His work — combined with the Revolution’s compactness in central defense, where Mamadou Fofana and Ethan Kohler were once again steady — kept the score tied through stoppage time.
What the Result Means
For Inter Miami, the draw is the latest chapter in a strange contradiction. The Herons are now 0-0-3 at Nu Stadium this season, compared with 5-1-1 in MLS road matches. Hoyos’s team has not lost in MLS play since the season opener at LAFC, but the new stadium continues to host stalemates rather than celebrations. Inter Miami is now unbeaten in 9 consecutive MLS matches (5-0-4) and in 11 across all competitions (5-0-6). Yet they have not won at home since the building opened.
For the Revolution, the picture is sharper. The four-game winning streak ends, but the unbeaten run now stretches to five.
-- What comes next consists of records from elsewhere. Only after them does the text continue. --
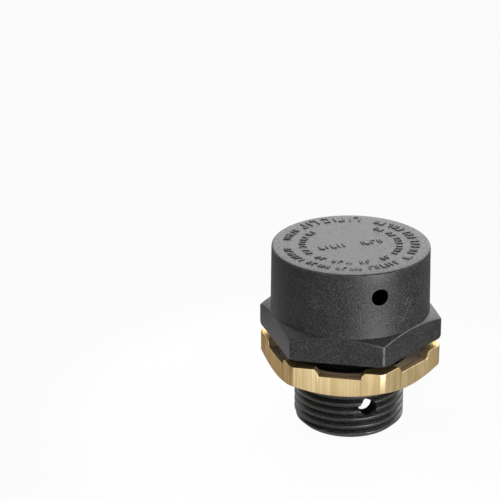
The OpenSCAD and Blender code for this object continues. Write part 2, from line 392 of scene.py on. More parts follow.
class Sheet:
    """The nodes of one material or of the world, with short calls that add and join them."""

    def __init__(self, owner: Union[bpy.types.Material, bpy.types.World]) -> None:
        """Starts with no nodes.

        Args:
            owner: The material or the world.
        """
        owner.use_nodes = True
        self.owner = owner
        self.tree = owner.node_tree
        self.tree.nodes.clear()
        self._place: Union[Socket, None] = None

    def add(self, kind: str, inputs: dict[Union[str, int], Value], **settings: str) -> bpy.types.Node:
        """Adds a node.

        Args:
            kind: Blender's name for the node.
            inputs: Values or other nodes' sockets, by the input's name or number.
            **settings: The node's own settings.

        Returns:
            The node.
        """
        node = self.tree.nodes.new(kind)
        for key, value in settings.items():
            setattr(node, key, value)
        for key, value in inputs.items():
            if isinstance(value, Socket):
                self.tree.links.new(value, node.inputs[key])
            else:
                node.inputs[key].default_value = value
        return node

    def calc(self, operation: str, *values: Value) -> Socket:
        """Result of arithmetic on plain values, such as MAXIMUM or ABSOLUTE."""
        return self.add("ShaderNodeMath", dict(enumerate(values)), operation=operation).outputs[0]

    def vector(self, operation: str, *values: Value) -> bpy.types.Node:
        """Node of arithmetic on vectors, such as MULTIPLY or LENGTH."""
        return self.add("ShaderNodeVectorMath", dict(enumerate(values)), operation=operation)

    def part(self, vector: Socket, axis: str) -> Socket:
        """A vector's part along X, Y or Z."""
        return self.add("ShaderNodeSeparateXYZ", {0: vector}).outputs[axis]

    def towards(self, vector: Socket, direction_deg: float) -> Socket:
        """A vector's part v . (cos a, sin a, 0) along a level direction a, in degrees from +X."""
        turn = math.radians(direction_deg)
        return self.vector("DOT_PRODUCT", vector, (math.cos(turn), math.sin(turn), 0.0)).outputs["Value"]

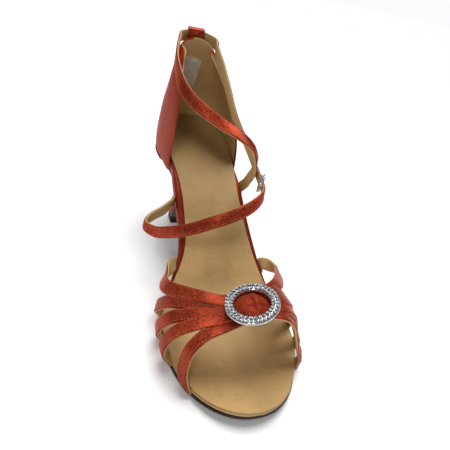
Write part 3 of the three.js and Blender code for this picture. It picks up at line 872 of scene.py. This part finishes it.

New England had lost each of its previous four meetings with Inter Miami — a streak that stretched back across multiple seasons — and Saturday’s result snapped that pattern emphatically. Mitrović’s side has now collected points in five straight matches, climbing into firm contention in the Eastern Conference.
There is also the symbolic weight of the result. To take a point off a Miami squad starring Messi, Suárez, De Paul, and Berterame — on the night the new stadium hosted its third home match — is the kind of performance that builds belief inside a locker room.
The Revolution return to Gillette Stadium next Saturday, May 2, when they host Charlotte FC at 7:30 p.m. ET. With Carles Gil finding form, Peyton Miller and Dor Turgeman producing goals, and Turner playing some of the best soccer of his career, New England leaves Miami with a result that may matter more in retrospect than in the moment.